Personally, one of the reasons I am so passionate about the VR space is because it presents a huge opportunity for education and social impact. At the 2015 Tribeca Film Festival, I had the pleasure of demoing some of the Stanford VR lab’s experiments to a variety of filmmakers and film-lovers alike. One of the experiments we demonstrated involved seeing a virtual representation of yourself in the mirror(as an avatar) change into a different race or gender. Another involved viewing the effects ocean acidification has on sea-life. After trying for themselves, many aspiring VR filmmakers shared with me their desires to create similar experiences in immersive video. I started to imagine all the possibilities VR video has to immerse audiences inside of realities that they would otherwise never see, and as a result, have an impact on their ethics and values.

One of my favorite VR video experiences so far is Nomads by Felix and Paul Studios. Nomads features three short documentaries following the daily lives of several nomadic groups, and can be watched for free from the Oculus store on the Samsung Gear. When watching “Sea Gypsies”, a short from the series, I was immersed into the lives of the Bajau tribe of Southeast-Asia. I experienced a profound moment when I turned to my right and saw a small Bajau child with blonde hair sitting directly next to me on the dock. Even though I had no idea who this little girl was, I felt a strong connection to her. I wanted to reach out and touch her. This moment reaffirmed the widely shared belief that the sense of presence we experience in virtual reality is far more powerful than watching a video on a regular screen. With VR video, countless moments like the one I experienced can be captured and shared with people from all over the world. I strongly believe this will lead to positives such as increased compassion towards humanity and increased environmental education. Plus, who isn’t stoked to one day watch Planet Earth in VR?

(Source)

5. VR video may not be fully immersive yet, but it will be soon.

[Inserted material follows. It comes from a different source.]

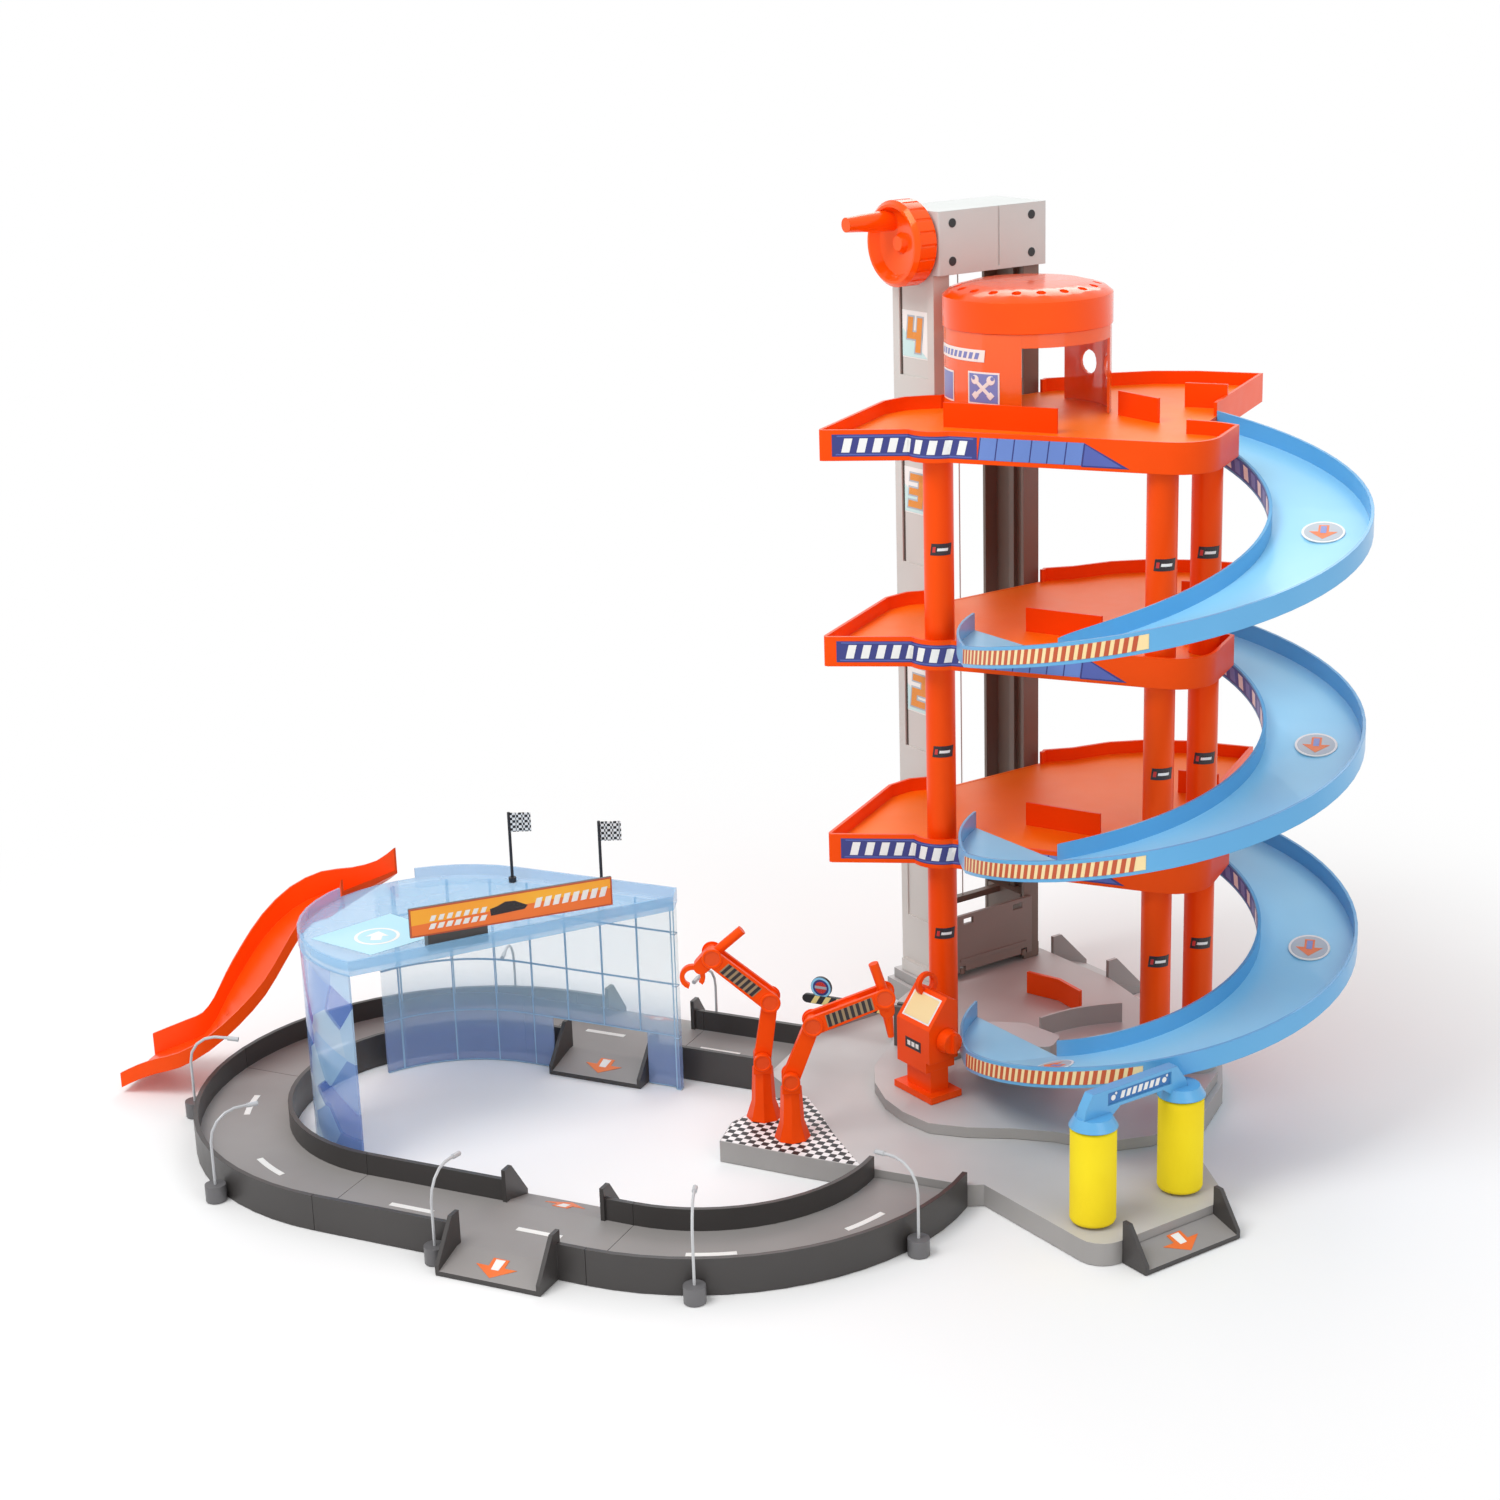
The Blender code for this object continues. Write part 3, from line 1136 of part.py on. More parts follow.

Wrapping a monoscopic video around a sphere? I agree, it definitely does not give you the same sense of presence as being inside of a high-quality 3D rendered world.

Most VR video at the moment is soft-looking and fuzzy. Thankfully, brilliant engineers (many of whom I have the pleasure of working with) are finding ways to improve video quality and delivery [link] to create a more life-like resolution with both mono- and stereoscopic content.

And with companies such as Nokia, Jaunt and others building high quality virtual reality cameras, coinciding with the ongoing research of light field capture methods, it’s only a matter of time before we are able to move through pixels of video in three-dimensional space.

And once we’ve achieved that, the possibilities for VR video to transform our world are truly endless.